Exercise brief:
Give the lines again exactly, from the one holding "for node in" to the last line of the listing below, both ends included and nothing added.
**********
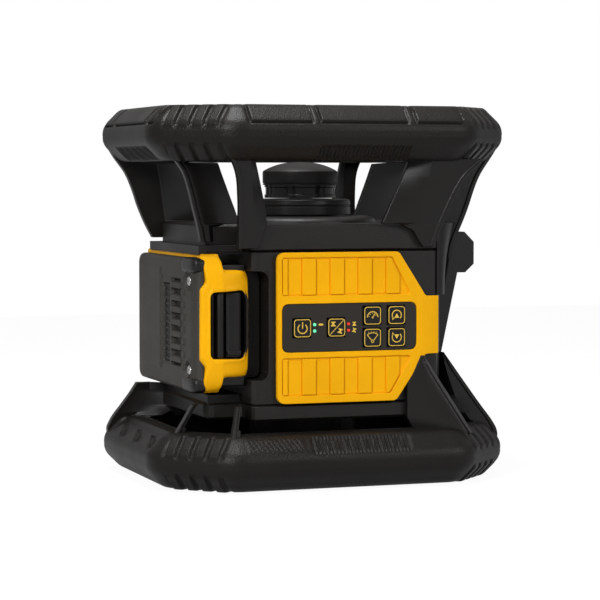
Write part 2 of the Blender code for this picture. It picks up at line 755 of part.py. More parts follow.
def make_battery():
    middle = (PACK_FRONT + PACK_REAR) / 2
    base = bevel(plate(pack_outline(0.0), PACK_LEFT, PACK_SPLIT - GAP, "X"), 0.0012)
    cut(base, plate(pack_outline(PACK_SHELL), PACK_LEFT + PACK_SHELL, PACK_SPLIT + 0.01, "X"))
    part(base, "battery_base_shell", GREY)

    cover = plate(pack_outline(0.0), PACK_SPLIT, PACK_INNER, "X")
    rail_low, rail_high = PACK_MID - RAIL_WIDTH / 2 + GAP, PACK_MID + RAIL_WIDTH / 2 - GAP
    rail_end = PACK_REAR - 0.011
    rail = box((PACK_INNER - 0.001, PACK_FRONT + 0.006, rail_low), (CHANNEL_WALL - GAP, rail_end, rail_high))
    join(cover, rail)
    cut(cover, plate(pack_outline(PACK_SHELL), PACK_SPLIT - 0.01, PACK_INNER - PACK_SHELL, "X"))
    hollow_low, hollow_high = rail_low + 0.003, rail_high - 0.003
    hollow_left = PACK_INNER - PACK_SHELL - 0.001
    hollow_right = CHANNEL_WALL - 0.003
    hollow = ((hollow_left, PACK_FRONT + 0.009, hollow_low), (hollow_right, rail_end - 0.003, hollow_high))
    cut(cover, box(*hollow))
    latch_low, latch_high = PACK_MID - LATCH_HEIGHT / 2, PACK_MID + LATCH_HEIGHT / 2
    side = LATCH_WIDTH / 2
    latch_x = PACK_INNER - PACK_SHELL - 0.001 - side
    before, behind = PACK_FRONT - 0.01, PACK_FRONT + 0.004
    cut(cover, box((latch_x - side, before, latch_low), (latch_x + side, behind, latch_high)))
    part(cover, "battery_cover_shell", YELLOW)

    latch = box(
        (latch_x - side + GAP, PACK_FRONT - 0.0005, latch_low + GAP),
        (latch_x + side - GAP, PACK_FRONT + 0.005, latch_high - GAP),
    )
    part(bevel(latch, 0.0008), "battery_latch", BLACK)

    low, high = PACK_MID - CELL_LENGTH / 2, PACK_MID + CELL_LENGTH / 2
    spots = [middle + (i - 1.6) * CELL_PITCH for i in range(5)]
    cells = rod(CELL_RADIUS, (CELL_X, spots[0], low), CELL_LENGTH)
    for y in spots[1:]:
        join(cells, rod(CELL_RADIUS, (CELL_X, y, low), CELL_LENGTH))
    half = 0.004
    for z in (low - 0.0004, high - 0.0002):
        strap = ((CELL_X - half, spots[0] - half, z), (CELL_X + half, spots[-1] + half, z + 0.0006))
        join(cells, box(*strap))
    part(cells, "battery_cells", ALLOY)

    end = FRONT - WALL - 0.001 - GAP
    near = (-BODY_LEFT + 0.001, rail_end + 0.001, PACK_MID - 0.021)
    block = box(near, (CHANNEL_WALL - GAP, end, PACK_MID + 0.021))
    part(block, "dock_terminal_block", BLACK)


# ---- levelling works and turning head ----------------------------------------------------------
def at_pivot(obj):
    """Moves an object's origin to the gimbal's centre."""
    obj.data.transform(obj.matrix_world)
    obj.data.transform(Matrix.Translation((0, 0, -PIVOT_LEVEL)))
    obj.matrix_world = Matrix.Translation((0, 0, PIVOT_LEVEL))
    return obj


def make_gimbal():
    upright_near, upright_far = GIMBAL_OUTER + 0.003, GIMBAL_OUTER + 0.008
    frame = box((-upright_far, -0.020, FRAME_LOW), (ARM_REACH + 0.010, 0.020, FRAME_TOP))
    join(frame, box((-0.010, 0.010, FRAME_LOW), (0.010, ARM_REACH + 0.010, FRAME_TOP)))
    for side in (-1, 1):
        x0, x1 = sorted((side * upright_near, side * upright_far))
        join(frame, box((x0, -0.007, FRAME_TOP - 0.001), (x1, 0.007, PIVOT_LEVEL + 0.007)))
        cut(frame, rod(PIVOT_RADIUS + GAP, (x0 - 0.001, 0, PIVOT_LEVEL), x1 - x0 + 0.002, "X", 16))
    part(frame, "gimbal_frame", ALLOY)

    half = GIMBAL_HEIGHT / 2
    hoop = at_pivot(ring(GIMBAL_OUTER, GIMBAL_INNER, PIVOT_LEVEL - half, PIVOT_LEVEL + half, 32))
    for side in (-1, 1):
        start = GIMBAL_OUTER - 0.002 if side > 0 else -upright_far + 0.001
        length = upright_far - 0.001 - (GIMBAL_OUTER - 0.002)
        join(hoop, rod(PIVOT_RADIUS, (start, 0, PIVOT_LEVEL), length, "X", 16))
    cut(hoop, rod(PIVOT_RADIUS + GAP, (0, -0.05, PIVOT_LEVEL), 0.1, "Y", 16))
    part(hoop, "gimbal_ring", ALLOY)

    carriage = at_pivot(
        turned(
            [
                (BARREL_RADIUS + 0.010, PLATE_TOP),
                (BARREL_RADIUS + 0.010, PLATE_LOW),
                (BARREL_RADIUS, PLATE_LOW),
                (BARREL_RADIUS, BARREL_LOW),
                (BARREL_BORE, BARREL_LOW),
                (BARREL_BORE, PLATE_TOP),
            ],
            steps=32,
        )
    )
    for angle in (45, 135, 225):
        turn = math.radians(angle)
        spot = WHEEL_RADIUS + 0.0026
        place = (spot * math.cos(turn), spot * math.sin(turn), PLATE_TOP - 0.001)
        join(carriage, rod(0.0021, place, FLANGE_LOW - PLATE_TOP + 0.002, "Z", 12))
    neck = [
        (NECK_RADIUS, NECK_TOP),
        (NECK_RADIUS, FLANGE_TOP),
        (GIMBAL_OUTER, FLANGE_TOP),
        (GIMBAL_OUTER, FLANGE_LOW),
        (NECK_BORE, FLANGE_LOW),
        (NECK_BORE, NECK_TOP),
    ]
    join(carriage, turned(neck, steps=32))
    ear = BARREL_BORE + 0.004
    join(carriage, box((ear, -0.005, PLATE_LOW), (ARM_REACH + 0.004, 0.005, PLATE_TOP)))
    join(carriage, box((-0.005, ear, PLATE_LOW), (0.005, ARM_REACH + 0.004, PLATE_TOP)))
    join(carriage, rod(0.0085, (MOTOR_OFFSET, -MOTOR_OFFSET, PLATE_LOW), PLATE_TOP - PLATE_LOW, "Z", 24))
    cut(carriage, rod(0.0020, (MOTOR_OFFSET, -MOTOR_OFFSET, PLATE_LOW - 0.01), 0.02, "Z", 16))
    for side in (-1, 1):
        start = BARREL_RADIUS - 0.002 if side > 0 else -GIMBAL_OUTER + 0.001
        length = GIMBAL_OUTER - 0.001 - (BARREL_RADIUS - 0.002)
        join(carriage, rod(PIVOT_RADIUS, (0, start, PIVOT_LEVEL), length, "Y", 16))
    part(carriage, "laser_carriage", ALLOY)

    module = rod(BARREL_BORE - GAP, (0, 0, BARREL_LOW + 0.006), 0.036)
    part(module, "laser_module", BRASS)
    motor = rod(0.008, (MOTOR_OFFSET, -MOTOR_OFFSET, PLATE_LOW - GAP - 0.0132), 0.0132)
    part(motor, "spin_motor", STEEL)
    for name, x, y in (("levelling_actuator_x", ARM_REACH, 0.0), ("levelling_actuator_y", 0.0, ARM_REACH)):
        low = FRAME_TOP + GAP
        body = [(0.0015, PLATE_LOW - 0.008), (0.0015, low + 0.040), (0.008, low + 0.040), (0.008, low)]
        actuator = turned([(0, PLATE_LOW - 0.008)] + body + [(0, low)], closed=False)
        part(move(actuator, (x, y, 0)), name, STEEL)


def make_head():
    bearing = ring(NECK_BORE - GAP, SHAFT_RADIUS + GAP, FLANGE_LOW + 0.001, NECK_TOP - 0.002, 32)
    part(bearing, "neck_bearing", STEEL)
    shaft = turned(
        [
            (BAND_RADIUS - 0.0005, TURNTABLE_TOP),
            (BAND_RADIUS - 0.0005, TURNTABLE_LOW),
            (SHAFT_RADIUS, TURNTABLE_LOW),
            (SHAFT_RADIUS, PLATE_TOP + GAP),
            (BEAM_BORE, PLATE_TOP + GAP),
            (BEAM_BORE, TURNTABLE_TOP),
        ],
        steps=32,
    )
    part(shaft, "head_spindle", STEEL)
    part(ring(WHEEL_RADIUS, SHAFT_RADIUS + GAP, WHEEL_LOW, WHEEL_TOP, 32), "drive_wheel", GREY)
    stub = 0.0016
    profile = [(0, WHEEL_TOP), (ROLLER_RADIUS, WHEEL_TOP), (ROLLER_RADIUS, WHEEL_LOW)]
    profile += [(stub, WHEEL_LOW), (stub, PLATE_LOW), (0, PLATE_LOW)]
    roller = move(turned(profile, closed=False), (MOTOR_OFFSET, -MOTOR_OFFSET, 0))
    part(roller, "motor_roller", RUBBER)

    turret = turned(
        [
            (TURRET_RADIUS - 0.0015, TURRET_TOP),
            (TURRET_RADIUS, TURRET_TOP - 0.0015),
            (TURRET_RADIUS, TURRET_LOW),
            (TURRET_RADIUS - 0.0025, TURRET_LOW),
            (TURRET_RADIUS - 0.0025, NECK_TOP + GAP),
            (SHAFT_RADIUS + 0.001, NECK_TOP + GAP),
            (SHAFT_RADIUS + 0.001, TURRET_TOP),
        ],
        steps=48,
    )
    part(turret, "turret_collar", BLACK)
    band_low = TURNTABLE_TOP + GAP
    part(ring(BAND_RADIUS, BAND_RADIUS - 0.0025, band_low, BAND_TOP, 48), "head_window", GLASS)
    low = BAND_TOP + GAP
    rim = HEAD_RADIUS
    cap = turned(
        [
            (0, HEAD_TOP),
            (rim * 0.35, HEAD_TOP - 0.0003),
            (rim * 0.68, HEAD_TOP - 0.0015),
            (rim * 0.9, HEAD_TOP - 0.0035),
            (rim, HEAD_TOP - 0.006),
            (rim, low),
            (rim - 0.004, low),
            (rim - 0.004, HEAD_TOP - 0.006),
            (0, HEAD_TOP - 0.004),
        ],
        closed=False,
        steps=48,
    )
    part(cap, "head_cap", BLACK)
    size = 0.0055
    base = band_low
    prism = plate(
        [(-size, base), (size, base), (size, base + 0.010), (-0.001, base + 0.0125), (-size, base + 0.009)],
        -size,
        size,
        "Y",
    )
    part(prism, "beam_prism", GLASS)


make_rings()
make_upper_wings()
make_lower_wings()
make_housing()
make_base()
make_side_mount()
make_key_pad()
make_battery()
make_gimbal()
make_head()
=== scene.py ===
"""Looks of a rotating laser level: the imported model's frame, dressed with detailed mesh pieces and
procedural materials, on a white floor in soft studio light. Metres, +Z up, key pad facing -Y."""

import json
import math

import bmesh
import bpy
import numpy as np
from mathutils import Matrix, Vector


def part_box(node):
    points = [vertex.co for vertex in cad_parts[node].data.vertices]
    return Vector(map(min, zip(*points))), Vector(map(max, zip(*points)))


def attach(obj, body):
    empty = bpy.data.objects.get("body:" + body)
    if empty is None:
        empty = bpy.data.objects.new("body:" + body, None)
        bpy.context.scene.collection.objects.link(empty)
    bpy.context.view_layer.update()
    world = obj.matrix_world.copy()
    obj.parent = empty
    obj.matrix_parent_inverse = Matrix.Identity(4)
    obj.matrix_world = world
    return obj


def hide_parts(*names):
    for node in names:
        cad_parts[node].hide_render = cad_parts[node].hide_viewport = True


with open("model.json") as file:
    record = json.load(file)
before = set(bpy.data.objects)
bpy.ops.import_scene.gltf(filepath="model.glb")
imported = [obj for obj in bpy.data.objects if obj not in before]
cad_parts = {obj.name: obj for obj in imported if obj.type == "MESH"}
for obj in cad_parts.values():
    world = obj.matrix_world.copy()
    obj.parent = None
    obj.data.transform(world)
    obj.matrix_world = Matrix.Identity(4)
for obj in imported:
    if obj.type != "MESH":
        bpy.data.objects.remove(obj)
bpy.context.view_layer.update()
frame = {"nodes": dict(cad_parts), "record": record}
NODES = frame["nodes"]
MM = 0.001


# ---- mesh tools ------------------------------------------------------------------------------
def facing_out(verts, faces):
    """The faces, all turned over where the volume they enclose comes out negative. It is the sum
    of a . (b x c) / 6 over their triangles."""
    verts = np.asarray(verts, float)
    fans = np.array([(f[0], f[i], f[i + 1]) for f in faces for i in range(1, len(f) - 1)])
    a, b, c = verts[fans[:, 0]], verts[fans[:, 1]], verts[fans[:, 2]]
    if np.einsum("ij,ij->", a, np.cross(b, c)) < 0:
        return [list(f)[::-1] for f in faces]
    return faces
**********
Solution to the exercise:
    for node in names:
        cad_parts[node].hide_render = cad_parts[node].hide_viewport = True


with open("model.json") as file:
    record = json.load(file)
before = set(bpy.data.objects)
bpy.ops.import_scene.gltf(filepath="model.glb")
imported = [obj for obj in bpy.data.objects if obj not in before]
cad_parts = {obj.name: obj for obj in imported if obj.type == "MESH"}
for obj in cad_parts.values():
    world = obj.matrix_world.copy()
    obj.parent = None
    obj.data.transform(world)
    obj.matrix_world = Matrix.Identity(4)
for obj in imported:
    if obj.type != "MESH":
        bpy.data.objects.remove(obj)
bpy.context.view_layer.update()
frame = {"nodes": dict(cad_parts), "record": record}
NODES = frame["nodes"]
MM = 0.001


# ---- mesh tools ------------------------------------------------------------------------------
def facing_out(verts, faces):
    """The faces, all turned over where the volume they enclose comes out negative. It is the sum
    of a . (b x c) / 6 over their triangles."""
    verts = np.asarray(verts, float)
    fans = np.array([(f[0], f[i], f[i + 1]) for f in faces for i in range(1, len(f) - 1)])
    a, b, c = verts[fans[:, 0]], verts[fans[:, 1]], verts[fans[:, 2]]
    if np.einsum("ij,ij->", a, np.cross(b, c)) < 0:
        return [list(f)[::-1] for f in faces]
    return faces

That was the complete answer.